The challenges ahead for world oil
University of Leeds Professor Joyce Dargay and New York University Professor Dermot Gately have a new research paper suggesting that projections from the DOE, IEA, and OPEC are underestimating the challenges ahead for meeting world oil demand.
Research by Baumeister and Peersman and Hughes, Knittel, and Sperling, among others, has documented that oil demand appears to have been much less responsive to price over the last decade than it had been in the 1970s. My recent study in the Brookings Papers on Economic Activity (published version here, working paper version here) concluded that this decrease in the elasticity is one of the key factors behind the oil-price run-up of 2007-2008. The surprise to markets in 2008 was that even $100 oil wouldn't be enough to prevent world demand from growing above 85 million barrels a day, and much more than 85 million barrels a day simply wasn't going to be produced at that time.

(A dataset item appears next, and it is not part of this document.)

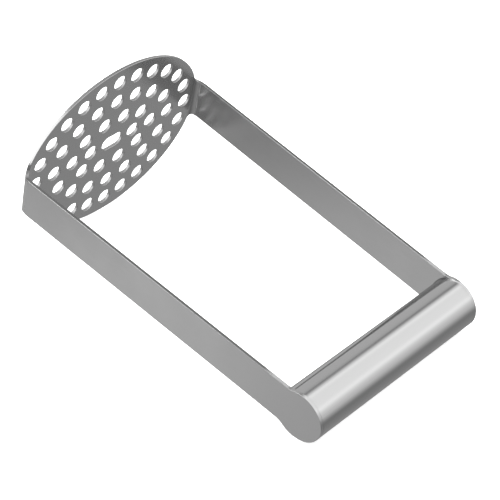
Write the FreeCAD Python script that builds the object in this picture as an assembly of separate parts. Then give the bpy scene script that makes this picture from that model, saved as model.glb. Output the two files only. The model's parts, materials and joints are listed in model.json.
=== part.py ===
"""Potato masher with a perforated pressing plate, two strap arms and a hollow bar handle.

One stainless steel blank is punched, bent and welded to one tube:
  masher_head   oval perforated plate, two arms bent up from it, and a round end on each arm
  handle_tube   hollow bar that the cook holds, set between the two round ends
  weld_left     filler metal in the groove between the tube and the left round end
  weld_right    the same on the right

Everything is first modelled in the head's own frame: +X across the arms, +Y from the handle to the plate,
+Z along the plate, with the origin at the middle of the plate's inner face. The finished pieces are then laid
down as the masher lies on a table, resting on the plate's rim and on the round ends, with the table at z = 0.
"""

import FreeCAD, Part
import math
import os

Vector = FreeCAD.Vector

# Driving dimensions, in millimetres and degrees.
SHEET = 1.4              # thickness of the stainless sheet
HEAD_WIDTH = 100.0       # across the outer faces of the arms, level with the plate
END_WIDTH = 93.25        # across the outer faces of the arms, level with the handle's axis
REACH = 148.7            # from the plate's inner face to the handle's axis
BEND_RADIUS = 4.2        # outside radius of the two bends

PLATE_LONG = 97.8        # oval plate, along X
PLATE_SHORT = 77.4       # oval plate, along Z
ARM_WIDTH = 18.4
ARM_DROP = 0.75          # the arms' middle line lies this far below the plate's
NECK_FILLET = 3.0        # inside corner between the plate's rim and an arm's edge
END_RADIUS = 11.2        # round end of an arm, a little larger than the tube
END_FILLET = 8.0         # inside corner between an arm's edge and its round end
HANDLE_DROP = 1.25       # the handle's axis and the round ends lie this far below the plate's middle line

HOLE_DIAMETER = 6.6
RING_STEP = 10.15        # each ring of holes is this much outside the last
FIRST_RING_X = 11.85     # the row at the centre reaches this far along X
FIRST_RING_Z = 1.35
RING_COUNTS = (10, 16, 24)
SLOT_LENGTH = 11.5       # the slot at the centre, end to end

TUBE_DIAMETER = 21.3
TUBE_WALL = 1.2
WELD_DEPTH = 0.8         # groove at each end of the tube, filled by the weld

PAST = 20.0              # how far a cutting shape runs past what it cuts
TOUCH = 1e-6             # two places nearer than this are one place
TUBE_RADIUS = TUBE_DIAMETER / 2
END_REACH = REACH - (END_RADIUS - TUBE_RADIUS)  # flush with the tube on the side away from the plate


def outer_face_x(y):
    """Half the width across the arms' outer faces at height y: the arms lean in towards the handle."""
    return HEAD_WIDTH / 2 + (HEAD_WIDTH - END_WIDTH) / 2 * y / REACH


def prism(points, direction):
    """Solid with a polygon as its base, drawn out along a direction."""
    outline = Part.makePolygon([Vector(*p) for p in points + points[:1]])
    return Part.Face(outline).extrude(Vector(*direction))


def box(low, high):
    """Box between two opposite corners."""
    size = [b - a for a, b in zip(low, high)]
    return Part.makeBox(*size, Vector(*low))


def round_edges(shape, radius, chosen):
    """The shape with a fillet on each edge that the test picks."""
    return shape.makeFillet(radius, [edge for edge in shape.Edges if chosen(edge)])


def is_straight_along(edge, axis):
    """True for an edge whose two ends lie on a line with the given direction."""
    span = edge.lastVertex().Point.sub(edge.firstVertex().Point)
    return span.Length > TOUCH and abs(span.dot(Vector(*axis))) > span.Length - TOUCH


def bent_sheet():
    """The sheet bent to a U and still as tall as the plate: its base is the plate and its legs are the arms."""
    lean = math.atan2((HEAD_WIDTH - END_WIDTH) / 2, REACH)
    thickness_x = SHEET / math.cos(lean)
    foot = -REACH - PAST
    half_height = PLATE_SHORT / 2 + PAST
    outside = [(outer_face_x(y), y) for y in (foot, SHEET)]
    inside = [(outer_face_x(y) - thickness_x, y) for y in (0.0, foot)]
    right = outside + [(-x, y) for x, y in reversed(outside)]
    left = [(-x, y) for x, y in reversed(inside)] + inside
    # The outline goes up the right leg, over to the left leg's foot, and back along the inner faces.
    section = [(x, y, -half_height) for x, y in right + left]
    sheet = prism(section, (0, 0, 2 * half_height))
    top = lambda edge: is_straight_along(edge, (0, 0, 1)) and edge.CenterOfMass.y > SHEET / 2
    sheet = round_edges(sheet, BEND_RADIUS, top)
    under = lambda edge: is_straight_along(edge, (0, 0, 1)) and abs(edge.CenterOfMass.y) < TOUCH
    return round_edges(sheet, BEND_RADIUS - SHEET, under)


def plate_outline():
    """Tall solid with the outline of the oval plate and of the arms that leave it, seen along Y.

    The arms are wide boxes here, so only the four corners where they meet the oval are rounded.
    """
    low = -PAST / 2
    oval = Part.Ellipse(Vector(PLATE_LONG / 2, low, 0), Vector(0, low, PLATE_SHORT / 2), Vector(0, low, 0))
    plate = Part.Face(Part.Wire(oval.toShape())).extrude(Vector(0, PAST, 0))
    reach_x = HEAD_WIDTH / 2 + PAST
    arms = box((-reach_x, low, -ARM_WIDTH / 2 - ARM_DROP), (reach_x, low + PAST, ARM_WIDTH / 2 - ARM_DROP))
    outline = plate.fuse(arms).removeSplitter()
    corner = lambda edge: (is_straight_along(edge, (0, 1, 0))
                           and abs(edge.CenterOfMass.x) < HEAD_WIDTH / 2)
    return round_edges(outline, NECK_FILLET, corner)


def arm_outline():
    """Wide solid with the outline of an arm and its round end, seen along X."""
    reach_x = HEAD_WIDTH / 2 + PAST
    strap = box((-reach_x, -END_REACH, -ARM_WIDTH / 2 - ARM_DROP), (reach_x, -PAST / 4, ARM_WIDTH / 2 - ARM_DROP))
    disc = Part.makeCylinder(END_RADIUS, 2 * reach_x, Vector(-reach_x, -END_REACH, -HANDLE_DROP), Vector(1, 0, 0))
    outline = strap.fuse(disc).removeSplitter()
    corner = lambda edge: (is_straight_along(edge, (1, 0, 0))
                           and -END_REACH + 1 < edge.CenterOfMass.y < -END_REACH + 2 * END_RADIUS)
    return round_edges(outline, END_FILLET, corner)


def hole_centres():
    """Centres of the round holes: two beside the slot, then rings of holes evenly spaced along ovals."""
    centres = [(FIRST_RING_X, 0.0), (-FIRST_RING_X, 0.0)]
    for ring, count in enumerate(RING_COUNTS, start=1):
        grow = ring * RING_STEP
        oval = Part.Ellipse(Vector(FIRST_RING_X + grow, 0, 0), Vector(0, FIRST_RING_Z + grow, 0), Vector(0, 0, 0))
        points = oval.toShape().discretize(Number=count + 1)[:-1]
        centres += [(p.x, p.y) for p in points]
    return centres


def hole_punches():
    """One cutting pin for each round hole, and the pin for the slot at the centre."""
    radius = HOLE_DIAMETER / 2
    start = -SHEET
    length = 3 * SHEET
    along = Vector(0, 1, 0)
    pins = [Part.makeCylinder(radius, length, Vector(x, start, z), along) for x, z in hole_centres()]
    half = (SLOT_LENGTH - HOLE_DIAMETER) / 2
    middle = box((-half, start, -radius), (half, start + length, radius))
    ends = [Part.makeCylinder(radius, length, Vector(x, start, 0), along) for x in (-half, half)]
    return pins + [middle.fuse(ends).removeSplitter()]


def masher_head():
    """The pressed blank: perforated plate, two bends, two arms and two round ends in one piece of sheet."""
    outline = plate_outline().fuse(arm_outline())
    blank = bent_sheet().common(outline)
    return blank.cut(hole_punches()).removeSplitter().Solids[0]


def inner_space():
    """The space between the inner faces of the two arms, for trimming the tube and the welds to them."""
    lean = math.atan2((HEAD_WIDTH - END_WIDTH) / 2, REACH)
    edge = [(outer_face_x(y) - SHEET / math.cos(lean), y) for y in (-REACH - PAST, -REACH + PAST)]
    section = edge + [(-x, y) for x, y in reversed(edge)]
    return prism([(x, y, -PAST) for x, y in section], (0, 0, 2 * PAST))


def weld_bead(side):
    """Ring of filler metal, ground flush, in the groove at one end of the tube: side is -1 or +1."""
    inner_x = outer_face_x(-REACH) - SHEET
    root = inner_x - WELD_DEPTH
    beyond = inner_x + WELD_DEPTH
    deep = TUBE_RADIUS - 2 * WELD_DEPTH
    corners = [(side * root, TUBE_RADIUS), (side * beyond, TUBE_RADIUS), (side * beyond, deep)]
    outline = Part.makePolygon([Vector(x, -REACH + r, -HANDLE_DROP) for x, r in corners + corners[:1]])
    ring = Part.Face(outline).revolve(Vector(0, -REACH, -HANDLE_DROP), Vector(1, 0, 0), 360)
    return Part.makeSolid(ring.Shells[0]).common(inner_space()).Solids[0]


def handle_tube(beads):
    """Hollow bar between the round ends, with its end grooves taken out where the welds sit."""
    start = Vector(-HEAD_WIDTH / 2, -REACH, -HANDLE_DROP)
    along = Vector(1, 0, 0)
    outside = Part.makeCylinder(TUBE_RADIUS, HEAD_WIDTH, start, along)
    bore = Part.makeCylinder(TUBE_RADIUS - TUBE_WALL, HEAD_WIDTH, start, along)
    return outside.cut(bore).common(inner_space()).cut(beads).Solids[0]


def lie_angle():
    """Tilt at which the plate's rim and the round ends both touch the table, from their sizes."""
    rim = PLATE_SHORT / 2 - HANDLE_DROP
    return math.acos(END_RADIUS / math.hypot(rim, END_REACH)) - math.atan2(END_REACH, rim)


def lay_down(pieces):
    """Turns the pieces to how the masher lies, with the table at z = 0 and the origin under its middle."""
    laid = {}
    for name, shape in pieces.items():
        laid[name] = shape.copy()
        laid[name].rotate(Vector(0, 0, 0), Vector(1, 0, 0), math.degrees(lie_angle()))
    box_all = Part.makeCompound(list(laid.values())).optimalBoundingBox(False, False)
    centre = box_all.Center
    for shape in laid.values():
        shape.translate(Vector(-centre.x, -centre.y, -box_all.ZMin))
    return laid


def build():
    """All the pieces, by node name, in the frame of the masher lying on a table."""
    welds = {"weld_left": weld_bead(-1), "weld_right": weld_bead(+1)}
    pieces = {"masher_head": masher_head(), "handle_tube": handle_tube(list(welds.values())), **welds}
    return lay_down(pieces)


os.makedirs("parts", exist_ok=True)
for node, solid in build().items():
    solid.exportStep("parts/" + node + ".step")
    extent = solid.BoundBox
    print(node, solid.isValid(), "volume", round(solid.Volume, 1), "mm3",
          "x", round(extent.XMin, 2), round(extent.XMax, 2),
          "y", round(extent.YMin, 2), round(extent.YMax, 2),
          "z", round(extent.ZMin, 2), round(extent.ZMax, 2))
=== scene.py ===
"""Looks of the potato masher: stainless sheet head, bar handle and ground welds, on a pale table.

Every length is in metres. Shapes are worked out in the head's own frame, as the maker's drawing has it:
+X across the arms, +Y from the handle to the plate, +Z along the plate, origin at the middle of the
plate's inner face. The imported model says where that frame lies.
"""

import json
import logging
import math
from dataclasses import dataclass, field
from enum import Enum

import bpy
import numpy as np
from mathutils import Matrix, Vector
from mathutils.geometry import delaunay_2d_cdt


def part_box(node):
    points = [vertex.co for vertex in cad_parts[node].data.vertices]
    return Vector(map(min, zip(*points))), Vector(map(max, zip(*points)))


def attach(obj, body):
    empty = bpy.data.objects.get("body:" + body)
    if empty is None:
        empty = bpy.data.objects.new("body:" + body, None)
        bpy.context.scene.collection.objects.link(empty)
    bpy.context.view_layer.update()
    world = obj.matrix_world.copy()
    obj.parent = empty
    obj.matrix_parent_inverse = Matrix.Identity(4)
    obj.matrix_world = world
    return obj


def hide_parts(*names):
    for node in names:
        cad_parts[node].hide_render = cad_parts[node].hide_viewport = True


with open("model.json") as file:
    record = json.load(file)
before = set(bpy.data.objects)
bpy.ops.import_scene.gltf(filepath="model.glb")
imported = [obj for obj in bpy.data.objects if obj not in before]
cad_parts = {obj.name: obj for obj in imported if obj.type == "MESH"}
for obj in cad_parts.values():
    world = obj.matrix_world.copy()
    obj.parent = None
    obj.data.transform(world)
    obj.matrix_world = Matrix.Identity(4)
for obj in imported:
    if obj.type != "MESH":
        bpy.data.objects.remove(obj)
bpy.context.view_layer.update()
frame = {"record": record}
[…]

Dargay and Gately's new paper notes how different the recent experience was from the past:
compare two decades in
which the price of crude oil has quintupled: 1973-84 and 1998-2008. After the price increases of the
1970's, per-capita demand fell by 19% for the OECD and by 13% for the world as a whole. In the past
decade, with oil price increases similar to those of the 1970's, per-capita demand fell only 3% in the
OECD; worldwide it actually increased, by 4%.
The authors note that the overall responsiveness of oil demand to the price increases of the 1970s masks some very different developments. While there were substantial reductions in OECD use of oil for non-transportation purposes, changes in transportation demand and demand outside the OECD were much more modest.
Source: Dargay and Gately (2010)

Those trends are even more dramatic when you look at the numbers in per capita terms.
Source: Dargay and Gately (2010)

Dargay and Gately conclude:
The factors most responsible for reducing demand
since 1971 cannot be repeated. Almost all the low-hanging
fruit has now been picked; it cannot be picked
again. The OECD has already done the easy fuel-switching,
away from oil used in electricity generation
and space heating.
The authors' inference is not an optimistic one:
If annual per-capita oil demand growth rates to 2030 were assumed to be held zero in the OECD, 1% in
the [former Soviet Union], and at its 1971-2008 historical rate (2.54% annually) in the rest of the world, total oil demand
will be 138 mbd in 2030-- about 30 mbd greater than what is projected by DOE, IEA, and OPEC.
If you have a plan for how the world might produce 138 mbd, I'd like to hear it. If not, the challenges of 2007-2008 will return with a vengeance.
Transportation adjustments will be the key. Trying to make more use of natural gas as a transportation fuel should be a high priority for the United States.